You turn around, opening your refrigerator, removing two eggs from their carton placed on the top shelf. You crack the eggs into a skillet, their jaundiced gaze tracking your movements across the kitchen as you gather seasonings to sprinkle in their yellow eyes and make them run.
The package sits on the kitchen counter waiting for you to grab a sharp object and slice into it, peeling back the tape, ripping off its paper skin. Inside the package, still on the kitchen counter, opened with the knife that's still in your hand, you find two eyes looking up at you. There's no movement for them to track, as you stand, fixed in place, engaged in one of those staring contests from childhood.

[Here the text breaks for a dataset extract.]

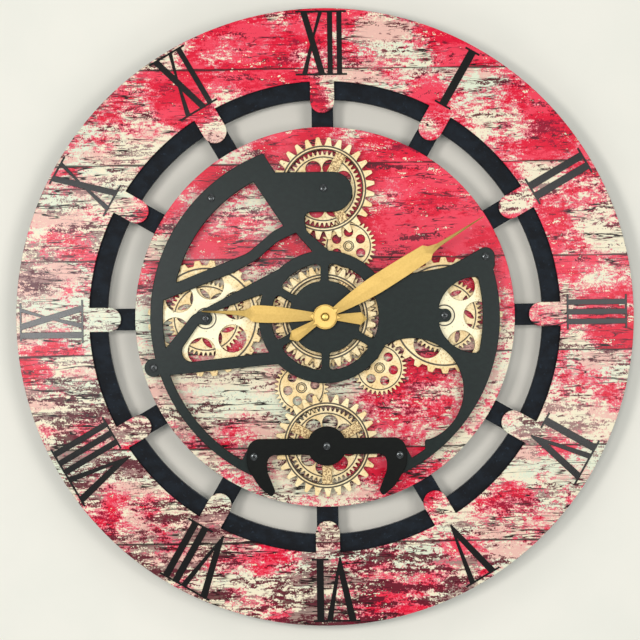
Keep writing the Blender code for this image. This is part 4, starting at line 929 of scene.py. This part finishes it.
def addNumerals():
    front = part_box("dial_ring")[0].y
    names = ("I", "II", "III", "IV", "V", "VI", "VII", "VIII", "IX", "X", "XI", "XII")
    for hour, letters in enumerate(names):
        strokes, width = strokesOf(letters, hour)
        angle = math.radians(30.0 * (hour + 1))
        reading = np.array([math.cos(angle), -math.sin(angle)])
        outwards = np.array([math.sin(angle), math.cos(angle)])
        start = numeral["nudge"][hour] * mm - width / 2.0
        loops = [eased(straightened(loop), numeral["fillet"], numeral["sharp"]) for loop in joined(strokes)]
        loops = [reading * (loop[:, :1] + start) + outwards * (loop[:, 1:] + numeral["foot"])
                 for loop in loops]
        points, walls, _, face, back = sheetMesh(loops, front - numeral["raised"], front - numeral["gap"],
                                                 numeral["edge"], numeral["backEdge"])
        addPiece(f"numeral{hour + 1}", points, [(walls, 0, True), (face, 0, False), (back, 0, False)],
                 [numeralBlack], body="frame")


addNumerals()
print("numerals made")


# Hands

hand = {
    "hub": {"hour_hand": 12.2 * mm, "minute_hand": 11.1 * mm},
    # The hub's flat top stops this far inside its rim; the thin edge, its bevel and the boss behind the hub
    "hubInset": 0.4 * mm, "hubPoints": 72, "edge": 0.25 * mm, "bevel": 0.08 * mm, "boss": 0.8 * mm,
    "fillet": 0.3 * mm, "holeFillet": 0.1 * mm, "sharp": 60.0,
    # The ridge ends this far from the tips; the tail's has every fourth of the points; turns past the crease
    # angle, in degrees, show as edges
    "ridgeEnd": 1.0 * mm, "ridgePoints": 40, "tailEvery": 4, "crease": 4.0,
}


def addHand(node):
    # The outline rises from a thin edge to a ridge down the middle and a flat hub; a boss stands behind it
    low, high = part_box(node)
    loops = silhouette(node)
    outer = eased(loops[0], hand["fillet"], hand["sharp"])
    hole = eased(loops[1], hand["holeFillet"], hand["sharp"])
    reach = np.linalg.norm(outer, axis=1)
    tip = outer[reach.argmax()]
    along = tip / np.linalg.norm(tip)
    tail = outer[(outer @ along).argmin()]
    front, back = low.y, high.y - hand["boss"]
    shoulder = back - hand["edge"]
    bevel = hand["bevel"]
    inner = outer - outward(outer) * bevel
    hub = hand["hub"][node]
    flat = circle(hub - hand["hubInset"], hand["hubPoints"])
    steps = np.linspace(0.0, 1.0, hand["ridgePoints"])[:, None]
    ahead = along * (hub + (reach.max() - hub - hand["ridgeEnd"]) * steps)
    behind = -along * (hub + (np.linalg.norm(tail) - hub - hand["ridgeEnd"]) * steps[::hand["tailEvery"]])
    groups = [inner, hole, flat, ahead, behind]
    starts = np.cumsum([0] + [len(group) for group in groups])
    innerIds, holeIds, flatIds, aheadIds, behindIds = [
        np.arange(a, b) for a, b in zip(starts[:-1], starts[1:])]
    rims = [np.stack([ids, np.roll(ids, -1)], axis=1) for ids in (holeIds, flatIds)]
    ridges = [np.stack([ids[:-1], ids[1:]], axis=1) for ids in (aheadIds, behindIds)]
    flatPoints = np.concatenate(groups)
    corners, _, made, origin, _, cover = delaunay_2d_cdt(
        [Vector(p) for p in flatPoints.tolist()], np.concatenate(rims + ridges).tolist(),
        [innerIds.tolist(), holeIds.tolist()[::-1]], insideOnly, 1e-8)
    corner = np.array([tuple(p) for p in corners])
    kept = [face for face, owners in zip(made, cover) if 0 in owners and 1 not in owners]
    triangles = turnedAlike(corner, np.array(kept))
    height = np.where(np.arange(len(flatPoints)) < len(inner), shoulder, front)
    source = np.array([given[0] for given in origin])
    surface = np.stack([corner[:, 0], height[source], corner[:, 1]], axis=1)
    whereIs = np.empty(len(flatPoints), int)
    whereIs[source] = np.arange(len(source))
    bossLoop = circle(np.linalg.norm(outlines(node, back=True)[0], axis=1).max(), len(hole))

    def level(loop, depth):
        return np.stack([loop[:, 0], np.full(len(loop), depth), loop[:, 1]], axis=1)

    rings = [level(outer, shoulder + bevel), level(outer, back - bevel), level(inner, back),
             level(bossLoop, back), level(bossLoop, high.y), level(hole, high.y)]
    places = np.cumsum([len(surface)] + [len(ring) for ring in rings])
    ids = [np.arange(a, b) for a, b in zip(places[:-1], places[1:])]
    points = np.concatenate([surface] + rings)
    walls = [np.stack([upper, lower, np.roll(lower, -1), np.roll(upper, -1)], axis=1)
             for upper, lower in ((whereIs[innerIds], ids[0]), (ids[0], ids[1]), (ids[1], ids[2]),
                                  (ids[3], ids[4]), (whereIs[holeIds], ids[5]))]
    rear = []
    for around, within in ((ids[2], ids[3][::-1]), (ids[4], ids[5])):
        cap = filled([points[around][:, [0, 2]], points[within][:, [0, 2]]])
        rear.append(np.concatenate([around, within])[cap][:, ::-1])
    faceSets = [(triangles, 0, True), (np.concatenate(walls), 0, True), (np.concatenate(rear), 0, False)]
    piece = addPiece(pieceName(node), points, faceSets, [handGold], node)
    piece.data.set_sharp_from_angle(angle=math.radians(hand["crease"]))


for node in hand["hub"]:
    addHand(node)
print("hands made")


# Screws, posts and the rear

screw = {
    "headHeight": 2.2 * mm, "shank": 2.0 * mm, "sides": 64,
    # The dome takes this share of the head's height, in so many rings
    "domed": 0.4, "rings": 25,
    # Crossed slots: depth, half their width and reach, and how softly their sides and ends go down
    "recess": 0.5 * mm, "slotWidth": 0.3 * mm, "slotReach": 1.8 * mm, "slotSide": 0.45 * mm,
    "slotEnd": 0.5 * mm,
}
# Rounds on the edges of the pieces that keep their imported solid
rounded = {
    "steel": 0.25 * mm, "brass": 0.2 * mm, "standoff": 0.3 * mm, "ring": 0.6 * mm, "case": 0.5 * mm,
    "switch": 0.3 * mm, "cell": 0.4 * mm,
}
pinRing = (3.0 * mm, 0.6 * mm)      # radius and width of the line round a pin's end


def addScrew(node, material):
    # A low dome of revolution; two crossed slots sink where a point is near an axis and inside their reach
    low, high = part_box(node)
    centre = middleOf(node)
    radius = (high.x - low.x) / 2.0
    under = low.y + screw["headHeight"]
    share = np.sin(np.linspace(0.0, 0.5 * math.pi, screw["rings"] + 1))[1:]
    sunk = screw["domed"] * screw["headHeight"] * (1.0 - np.sqrt(np.maximum(1.0 - share ** 2, 0.0)))
    profile = np.concatenate([[[0.0, low.y]], np.stack([radius * share, low.y + sunk], axis=1),
                              [[radius, under], [screw["shank"], under], [screw["shank"], high.y],
                               [0.0, high.y]]])
    points, quads, fans = turnedMesh(profile, centre, screw["sides"])
    u = np.abs(points[:, 0] - centre[0])
    v = np.abs(points[:, 2] - centre[1])
    near = np.clip((screw["slotWidth"] - np.minimum(u, v)) / screw["slotSide"] + 0.5, 0.0, 1.0)
    inside = np.clip((screw["slotReach"] - np.maximum(u, v)) / screw["slotEnd"], 0.0, 1.0)
    isDome = points[:, 1] < (low.y + under) / 2.0
    points[:, 1] += np.where(isDome, screw["recess"] * near * inside, 0.0)
    addPiece(pieceName(node), points, [(quads, 0, True), (fans, 0, True)], [material], node)


def addFasteners():
    for node in frame["nodes"]:
        if node.startswith("screw_"):
            addScrew(node, darkSteel)
    for node in ("hanger_screw_left", "hanger_screw_right", "hanger_plate", "bush_nut", "centre_post",
                 "gear_post_top", "gear_post_bottom", "gear_post_left", "gear_post_right"):
        addSoftened(node, steel, rounded["steel"])
    for node in ("mounting_bush", "hour_pipe", "minute_arbor", "hand_nut"):
        addSoftened(node, brass, rounded["brass"])
    for node in ("idler_pin_upper", "idler_pin_lower", "drive_shaft"):
        paintOn = gearPaint(pieceName(node) + "Paint", middleOf(node), [pinRing])
        addSoftened(node, paintOn, rounded["brass"])
    for node in frame["nodes"]:
        if node.startswith("standoff_"):
            addSoftened(node, blackPlastic, rounded["standoff"])


def addRear():
    addSoftened("rear_ring", backBoard, rounded["ring"])
    for node in ("movement_case", "drive_case", "set_knob"):
        addSoftened(node, blackPlastic, rounded["case"])
    addSoftened("power_switch", steel, rounded["switch"])
    for node in ("movement_cell", "drive_cell"):
        addSoftened(node, wrapper, rounded["cell"])


addFasteners()
addRear()
print("fasteners and rear pieces made")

The note to the side of the eye on the left, the eye that's the same brown as your lover's, reads, "I can love you now, with all your flaws."
You reach out to your lover's eyes and take one in each egg-grimed fist, and hold them to your chest, thinking, "Perhaps these eyes can hear my heart beating faster at being so loved."
Tuesday, September 7, 2010
Righteous Reunion
You are ready to greet death
Monstrous barbarities all past
Only one future atrocity remains:
The offense granted by
Your loosened bowels
As you swing pendulously
There was a time you flew
Your face emblazoned
On banners borne on desert winds
Crowds chanted your name
Only taunts meet you now
A dissonant counterpoint
To your mumbled prayers
Recited much too late
The noose is placed
A rope ring promising
An eternity together:
With one grandson
Martyred with your own
Two, meeting you at death
Monday, September 6, 2010
Mama's Smile
I love it when Mama sings me to sleep. Her voice calms me until my body feels like it’s falling down, down through my feather pillow, down through the depths of my water bed, down, down, down, all the way down to dreaming.
I wake up to the sound of Mama. She’s not singing.
She sounds really happy and I wonder what she and Mommy are doing having so much fun this late at night. I like it when Mama is happy, ‘cos she’s usually so serious and Mommy and I take every chance we can get to make her laugh. To see Mama’s teeth when she smiles is like seeing a double rainbow: it doesn’t happen all the time, and I always look forward to seeing it again.
Mama used to smile all the time, and her teeth looked like they belonged on one of those toothpaste commercials. But, that was before she got attacked by the bad man. I was so scared she wasn’t ever coming home from the hospital, but Mommy and Uncle Devin both promised me Mama would be all right and she was. Well, almost.
When Mama came home a few days later, she was missing her front teeth just like me. I asked her what the Tooth Fairy brought her and she almost smiled and said the Tooth Fairy brought her home to me and Mommy. At first, I was glad that me and Mama were both waiting for our teeth to grow back. But then, when my teeth grew back and hers didn’t, I felt bad. Mama said not to worry. She and Mommy were saving money to get her smile back the way it was before.
That was months ago. Since then, Mama’s been staying home a lot more. Mommy says it’s ‘cos Mama’s embarrassed to go out and have people see her missing teeth. I asked Mommy why she couldn’t get Mama’s teeth fixed with her insurance like she did when I broke my arm last summer, and she said it didn’t cover Mama ‘cos they’re not really married. I must have looked confused ‘cos Mommy said she’d explain it to me later.
Anyway, it’s so nice to hear Mama in a good mood right now. Almost as good as her singing, but still good enough to make me fall all the way down back to sleep.